Kai-the-dog and I are aging together. We have lived together, gone to work together, vacationed together and weathered the storms of life together; and now we are aging together on Whidbey Island in a comfortable 600 square foot home with a small view of the water and the next island over.
We used to run together but neither of us can muster the energy what with his bad back and my old feet. We used to swim together but neither of us can manage that anymore either. Kai can wade into the ocean a bit and then sink happily to a seated position; and in water as cold as the Salish Sea, that is about all I can do as well.
Kai spends most of his time sleeping here, in front of this roaring wood stove. And I spend most of my time reading beside it.
But while Kai-the-dog sleeps, one can see, from jittering and trembling legs, that he is dreaming about running and jumping. And I think that memory – that dreaming – is important.
Kai sleeps pushed up against me, his spine running along mine. We both appreciate the warmth. And I smile when I feel those legs begin to run even while I hear his nose snoring. He is dreaming of being young.

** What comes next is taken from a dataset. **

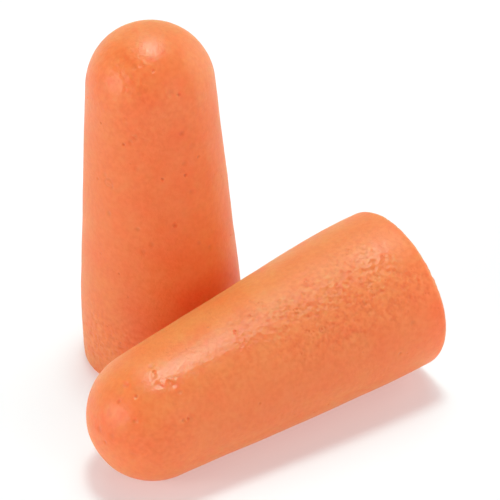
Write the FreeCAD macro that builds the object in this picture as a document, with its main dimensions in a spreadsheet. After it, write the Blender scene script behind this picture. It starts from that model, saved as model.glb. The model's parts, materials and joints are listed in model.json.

Each of us has a choice to make each day. Will we bring warmth into the world or will we bring a chill? Will we be warm and soft with each other, or will we be cold and hard with each other? Will we go around being the cold, porcelain toilet or the warm, steel wood-stove? I guess it depends on what we ingest.
What we do with our day, how we act, how we help others – can bring the warmth of a wood stove into cold lives. And remembering that we all hold within us a younger running, swimming, leaping, laughing version of ourselves can, with the benefit of our aged wisdom, bring a wonderful energy to our communities.
So when I speak I remember Kai-the-dog. I remember those big, black eyes and his inner black-lab warmth. And before I speak I try to remember to ask myself:
“Is it kind? Is it true? Is it warm? Does it improve on the silence?